Data section:
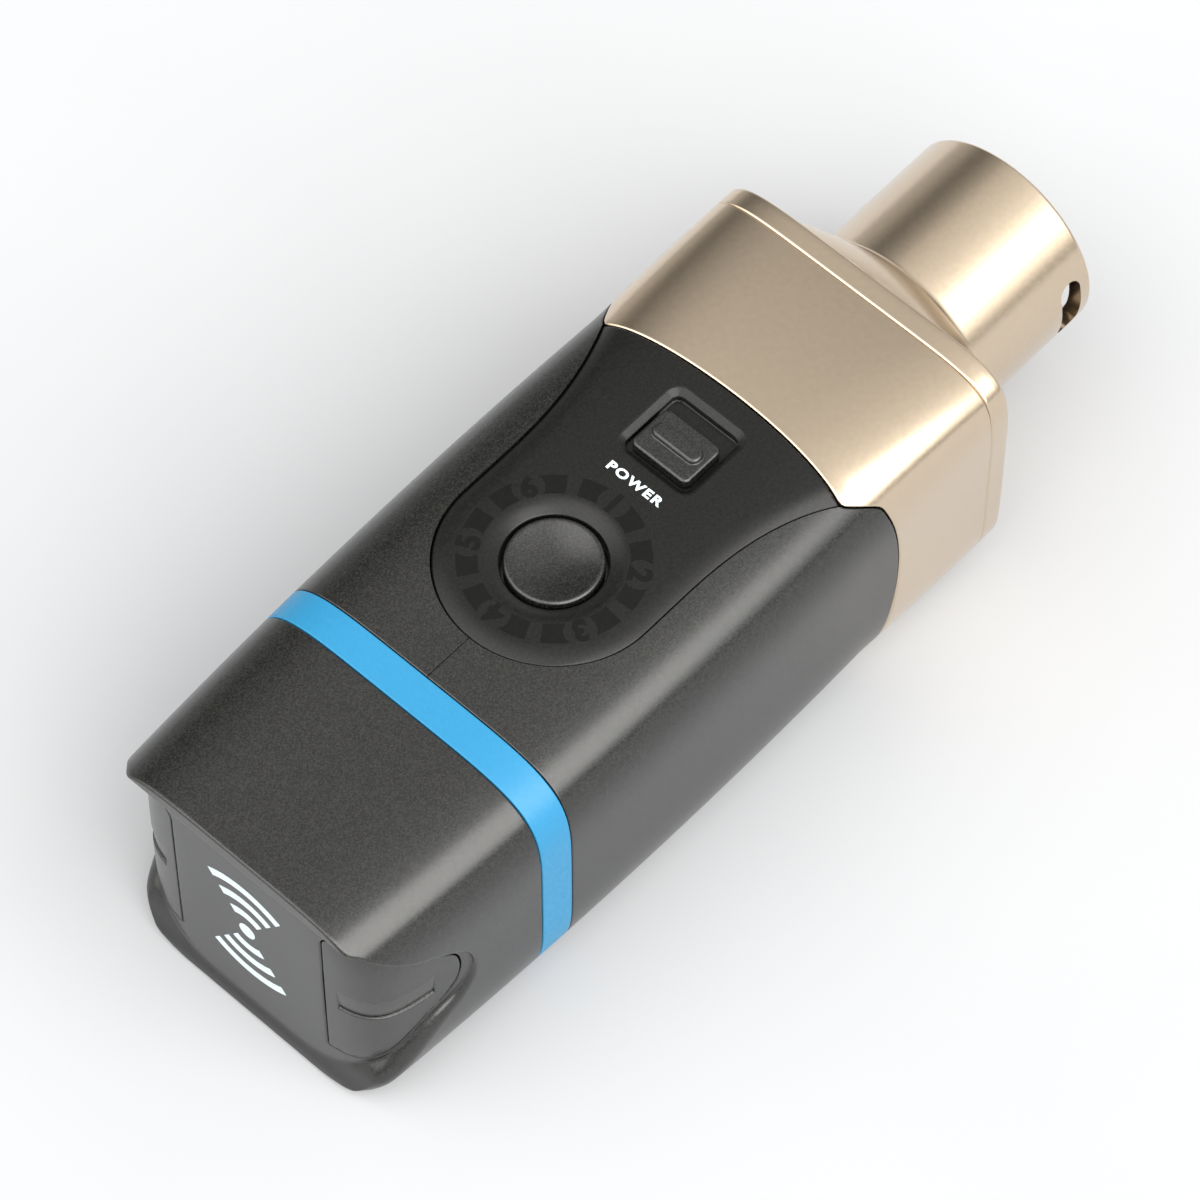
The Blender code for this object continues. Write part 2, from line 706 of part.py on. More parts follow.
def power_slider():
    """A block with a grip ridge; its stem passes through the panel to a keeper plate underneath."""
    block = rounded_rectangle((KNOB_X[0], -KNOB_HALF), (KNOB_X[1], KNOB_HALF), 0.6)
    edge = rounded_rectangle((KNOB_X[0] + 0.25, -KNOB_HALF + 0.25), (KNOB_X[1] - 0.25, KNOB_HALF - 0.25), 0.5)
    rings = [[(x, y, z) for x, y in outline] for outline, z in
             ((block, SLOT_FLOOR_Z + 0.2), (block, KNOB_TOP_Z - 0.25), (edge, KNOB_TOP_Z))]
    made = loft("power_slider", rings, charcoal(), (stem_x(), 0.0, KNOB_TOP_Z))
    ridge = rounded_rectangle((RIDGE_X[0], -RIDGE_HALF), (RIDGE_X[1], RIDGE_HALF), 0.6)
    top = KNOB_TOP_Z + RIDGE_HEIGHT
    boolean(made, upright("slider_ridge", ridge, KNOB_TOP_Z - 0.4, top, charcoal()), "UNION")
    stem = rounded_rectangle((stem_x() - STEM_HALF, -STEM_HALF), (stem_x() + STEM_HALF, STEM_HALF), 0.2, 1)
    boolean(made, upright("slider_stem", stem, 11.2, SLOT_FLOOR_Z + 0.4, charcoal()), "UNION")
    keeper = rounded_rectangle((stem_x() - 1.9, -1.8), (stem_x() + 1.9, 1.8), 0.3, 1)
    boolean(made, upright("slider_keeper", keeper, 11.05, 11.6, charcoal()), "UNION")
    return made


def slide_switch():
    middle = stem_x() + SLIDER_TRAVEL / 2
    body = rounded_rectangle((middle - 4.3, -1.8), (middle + 4.3, 1.8), 0.3, 1)
    upright("slide_switch_body", body, BOARD_TOP_Z + GAP, 9.6, tin_metal())
    stem = rounded_rectangle((stem_x() - 0.8, -0.8), (stem_x() + 0.8, 0.8), 0.2, 1)
    upright("slide_switch_stem", stem, 9.6 + GAP, 11.05 - GAP, black_plastic(), (stem_x(), 0.0, 10.0))


def light_guide():
    outer = circle((BUTTON_X, 0.0), GUIDE_OUTER, 32)
    inner = circle((BUTTON_X, 0.0), GUIDE_INNER, 32)
    heights = (9.4, 11.7)
    return tube_skin("light_guide", [[(x, y, z) for x, y in outer] for z in heights],
                     [[(x, y, z) for x, y in inner] for z in heights], smoked_clear())


def status_leds():
    for number in range(6):
        turn = math.radians(-60 * number)
        x = BUTTON_X + LED_CIRCLE * math.cos(turn)
        y = LED_CIRCLE * math.sin(turn)
        chip = rounded_rectangle((x - 0.9, y - 0.7), (x + 0.9, y + 0.7), 0.15, 1)
        upright(f"status_led_{number + 1}", chip, BOARD_TOP_Z + GAP, 9.0, led_amber())


# -------------------------------------------------------------- inner works

def main_board():
    outline = rounded_rectangle((BOARD_X[0], -BOARD_HALF), (BOARD_X[1], BOARD_HALF), 1.5)
    board = upright("main_board", outline, BOARD_TOP_Z - BOARD_THICKNESS, BOARD_TOP_Z, board_green())
    for number, spot in enumerate(SCREW_SPOTS, 1):
        hole = upright(f"board_hole_{number}", circle(spot, 1.2, 12), 5.0, 9.0, board_green())
        boolean(board, hole, "DIFFERENCE")
    return board


def board_screws():
    for number, spot in enumerate(SCREW_SPOTS, 1):
        profile = ((0.8, 2.6), (0.8, BOARD_TOP_Z + GAP), (1.5, BOARD_TOP_Z + GAP + 0.02),
                   (1.5, BOARD_TOP_Z + 0.9), (1.1, BOARD_TOP_Z + 1.2))
        turned(f"board_screw_{number}", profile, spot, tin_metal(), 12)


def chassis():
    """Tray for the cell, with four pillars that carry the board."""
    base = rounded_rectangle((-8.6, -9.4), (44.8, 9.4), 1.5)
    tray = upright("chassis", base, -11.5, -10.3, black_plastic())
    for number, spot in enumerate(SCREW_SPOTS, 1):
        top = BOARD_TOP_Z - BOARD_THICKNESS - GAP
        pillar = turned(f"pillar_{number}", ((1.9, -10.9), (1.9, top)), spot, black_plastic(), 16)
        boolean(tray, pillar, "UNION")
        bore = turned(f"pillar_bore_{number}", ((1.1, 1.8), (1.1, 8.0)), spot, black_plastic(), 12)
        boolean(tray, bore, "DIFFERENCE")
    return tray


def battery_cell():
    profile = rounded_rectangle((-10.6, -9.7), (10.6, 0.6), 1.6)
    ends = ((-3.0, 0.4), (-2.6, 0.0), (38.6, 0.0), (39.0, 0.4))
    rings = []
    for x, inset in ends:
        rings.append([(x, y * (1 - inset / 10.6), -4.55 + (z + 4.55) * (1 - inset / 5.1))
                      for y, z in profile])
    return loft("battery_cell", rings, cell_wrap())


def battery_pad():
    return upright("battery_pad", rounded_rectangle((1.0, -8.5), (35.0, 8.5), 1.0, 2), 0.95, 2.2, rubber())


def board_parts():
    """Shield can over the radio on the underside, audio chip, charging chip and antenna on the board."""
    can = rounded_rectangle((36.2, -7.0), (44.6, 7.0), 0.6, 1)
    upright("radio_shield", can, BOARD_TOP_Z + GAP, 10.0, tin_metal())
    chip = rounded_rectangle((22.0, -10.2), (26.2, -6.4), 0.2, 1)
    upright("audio_chip", chip, BOARD_TOP_Z + GAP, 9.2, black_plastic())
    charger = rounded_rectangle((-3.0, -2.0), (1.0, 2.0), 0.2, 1)
    upright("charger_chip", charger, BOARD_TOP_Z + GAP, 9.2, black_plastic())
    antenna = rounded_rectangle((-3.0, 5.0), (-1.0, 9.0), 0.2, 1)
    upright("antenna", antenna, BOARD_TOP_Z + GAP, 9.3, cell_wrap())


def charging_socket():
    outer = [[(x, y, z) for y, z in socket_outline(0.0)] for x in SOCKET_X]
    inner = [[(x, y, z) for y, z in socket_outline(-0.35)] for x in SOCKET_X]
    socket = tube_skin("charging_socket", outer, inner, tin_metal())
    back = [[(x, y, z) for y, z in socket_outline(0.0)] for x in (SOCKET_X[1] - 0.1, SOCKET_X[1] + 0.8)]
    boolean(socket, loft("socket_back", back, tin_metal()), "UNION")
    side = SOCKET_Y + SOCKET_HALF_THICK + GAP
    board = rounded_rectangle((-17.4, -5.0), (-11.4, 5.0), 0.5, 1)
    crosswise("charge_board", board, side, side + 1.0, board_green())
    return socket


def wire(name, route, radius, look):
    """A soft lead held at both ends, along a smooth line through its route."""
    points = smooth_route(route, 3)
    curve = bpy.data.curves.new(name, "CURVE")
    curve.dimensions = "3D"
    curve.bevel_depth = radius * MM
    curve.bevel_resolution = 2
    curve.use_fill_caps = True
    spline = curve.splines.new("POLY")
    spline.points.add(len(points) - 1)
    for target, point in zip(spline.points, points):
        target.co = (*place(point), 1.0)
    curve.materials.append(look)
    made = bpy.data.objects.new(name, curve)
    bpy.context.scene.collection.objects.link(made)
    return made


def leads():
    red = lead("red", (0.5, 0.02, 0.02))
    black = lead("black", (0.015, 0.015, 0.015))
    white = lead("white", (0.7, 0.7, 0.68))
    for word, look, y in (("red", red, 3.0), ("black", black, -3.0)):
        wire(f"battery_lead_{word}", ((-3.7, y, -4.0), (-7.0, y, -3.0), (-8.6, y, 1.5), (-7.4, y, 6.1)),
             0.45, look)
    for word, look, z in (("red", red, 2.0), ("black", black, -2.0)):
        wire(f"charge_lead_{word}", ((-13.5, -6.2, z), (-12.0, -5.6, z), (-9.8, -5.0, 3.0 + z / 2),
                                     (-8.3, -5.2 + z / 2, 6.1)), 0.4, look)
    for number, (spot, look) in enumerate(zip(pin_spots(), (white, red, black)), 1):
        y, z = spot
        wire(f"signal_lead_{number}", ((46.2, y, z), (44.0, y, z - 0.3), (42.2, y * 0.9, 3.4),
                                       (41.4, y * 0.9, 6.1)), 0.4, look)


# ------------------------------------------------------------------- object

def main():
    for old in list(bpy.data.objects):
        bpy.data.objects.remove(old)
    end_cap()
    port_cover("right", -1)
    port_cover("left", 1)
    accent_band()
    body_shell("right", -1)
    body_shell("left", 1)
    control_panel()
    head_sleeve()
    front_cap()
    cap_gasket()
    xlr_insert()
    contact_pins()
    channel_button()
    tact_switch()
    power_slider()
    slide_switch()
    light_guide()
    status_leds()
    main_board()
    board_screws()
    chassis()
    battery_cell()
    battery_pad()
    board_parts()
    charging_socket()
    leads()


main()
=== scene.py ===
"""Looks of the plug-on wireless audio transmitter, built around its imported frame.

Lengths are in millimetres: stations along the object count from the front edge
of the accent band, heights from the connector's axis, as in the CAD model.
place() turns them into the frame's metres.
"""

import json
import math

import bmesh
import bpy
import numpy as np
from mathutils import Matrix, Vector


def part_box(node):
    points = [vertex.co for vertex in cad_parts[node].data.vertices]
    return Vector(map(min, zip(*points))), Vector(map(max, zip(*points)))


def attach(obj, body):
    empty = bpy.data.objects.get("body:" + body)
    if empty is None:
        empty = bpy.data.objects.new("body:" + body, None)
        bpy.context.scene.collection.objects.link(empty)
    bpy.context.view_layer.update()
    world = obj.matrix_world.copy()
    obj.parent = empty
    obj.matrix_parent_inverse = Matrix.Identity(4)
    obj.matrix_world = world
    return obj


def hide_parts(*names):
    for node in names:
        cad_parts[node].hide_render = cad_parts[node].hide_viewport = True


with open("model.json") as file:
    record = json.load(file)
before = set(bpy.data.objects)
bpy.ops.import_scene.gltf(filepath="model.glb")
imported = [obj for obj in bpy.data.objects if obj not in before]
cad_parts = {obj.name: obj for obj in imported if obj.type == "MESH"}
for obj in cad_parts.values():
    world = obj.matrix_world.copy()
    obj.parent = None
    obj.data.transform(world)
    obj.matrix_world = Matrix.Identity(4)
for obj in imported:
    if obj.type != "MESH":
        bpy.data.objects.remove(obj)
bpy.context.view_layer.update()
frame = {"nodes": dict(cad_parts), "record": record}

FINE = 1.0  # factor on the sampled solids' cells
TURNS = 320  # directions round a ring of the housing

# Overall stations
REAR_X = -21.8
MOUTH_X = 70.7
REST_Z = -13.62
CENTRE_X = REAR_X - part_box("end_cap")[0][0] * 1000
WALL = 1.6

# Section of the housing
BODY_HALF_WIDTH = 15.87
BODY_HALF_HEIGHT = 13.75
WIDEST_X = 18.7
WIDTH_FALL = 0.00097
SECTION_POWER = 4.8
FRONT_POWER = 6.4
HEAD_DROP = 0.75
SLEEVE_START_X = 36.0
SLEEVE_END_X = 50.45

# Seam between shells and sleeve, across the top and down the side
TOP_SEAM_X = 35.95
TOP_SEAM_BOW = 0.0085
SIDE_SEAM_X = 39.3
SIDE_SEAM_BOW = 0.016
SEAM_TURN_Y = 13.0
SEAM_TURN_WIDTH = 1.6

# Accent band
BAND_REAR_X = -3.3
BAND_GAP = 0.05

# Block behind the end face
CORE_REAR_X = -20.9
CORE_STRAIGHT_X = -10.5
CORE_ROUND = 10.4
CORE_HALF_HEIGHT = 13.2
CORE_FRONT_X = -7.0
CORE_POWER = 6
CORE_INSET = 1.25
CORE_INSET_LOSS = 0.9

# Rear cap and port covers
FOOT_FLARE = 0.45
HOLLOW_REAR_X = -18.2
HOLLOW_X = (HOLLOW_REAR_X, -15.0, -11.3, -9.6, 0.0)
HOLLOW_INSET = (3.35, 3.1, 2.8, WALL, WALL)
POCKET_DEPTH = 1.2
SOCKET_MOUTH = ((-11.15, -4.05), (-8.05, 4.05))
SOCKET_FRONT_X = -17.0
COVER_GAP = 0.13
COVER_THICKNESS = 0.9
COVER_TOP_Z = 9.4
HINGE_SEAM_Y = 8.2
COVER_SPAN_Y = (7.9, 16.2)
GRIP_NEAR_Y = 9.5
GRIP_FRONT_X = -14.45
GRIP_TOP_Z = 1.6
GRIP_FOOT_Z = -1.0
GRIP_DEPTH = 0.22

# Side outlines of the notch and of the cover in it, as (station, height)
NOTCH = ((-24.5, 12.2), (-21.6, 11.9), (-20.3, 10.8), (-18.5, 8.8), (-16.6, 7.1), (-14.7, 5.7),
         (-12.9, 4.2), (-11.4, 2.4), (-10.8, 0.3), (-11.2, -1.7), (-12.6, -3.1), (-14.9, -4.3),
         (-17.0, -5.9), (-18.8, -7.9), (-20.3, -9.6), (-21.7, -11.9), (-24.5, -12.3))
COVER = ((-23.5, 10.4), (-20.8, 10.1), (-19.4, 8.9), (-17.6, 7.1), (-15.7, 5.6), (-13.8, 4.2),
         (-12.3, 2.6), (-11.9, 0.6), (-12.3, -1.1), (-13.5, -2.5), (-15.2, -3.6), (-17.0, -5.1),
         (-18.7, -7.0), (-20.6, -8.4), (-23.5, -8.7))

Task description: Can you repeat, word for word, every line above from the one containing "zip(*points))), Vector(map(max, zip(*points)))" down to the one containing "TURNS = 320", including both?

Result below:
    return Vector(map(min, zip(*points))), Vector(map(max, zip(*points)))


def attach(obj, body):
    empty = bpy.data.objects.get("body:" + body)
    if empty is None:
        empty = bpy.data.objects.new("body:" + body, None)
        bpy.context.scene.collection.objects.link(empty)
    bpy.context.view_layer.update()
    world = obj.matrix_world.copy()
    obj.parent = empty
    obj.matrix_parent_inverse = Matrix.Identity(4)
    obj.matrix_world = world
    return obj


def hide_parts(*names):
    for node in names:
        cad_parts[node].hide_render = cad_parts[node].hide_viewport = True


with open("model.json") as file:
    record = json.load(file)
before = set(bpy.data.objects)
bpy.ops.import_scene.gltf(filepath="model.glb")
imported = [obj for obj in bpy.data.objects if obj not in before]
cad_parts = {obj.name: obj for obj in imported if obj.type == "MESH"}
for obj in cad_parts.values():
    world = obj.matrix_world.copy()
    obj.parent = None
    obj.data.transform(world)
    obj.matrix_world = Matrix.Identity(4)
for obj in imported:
    if obj.type != "MESH":
        bpy.data.objects.remove(obj)
bpy.context.view_layer.update()
frame = {"nodes": dict(cad_parts), "record": record}

FINE = 1.0  # factor on the sampled solids' cells
TURNS = 320  # directions round a ring of the housing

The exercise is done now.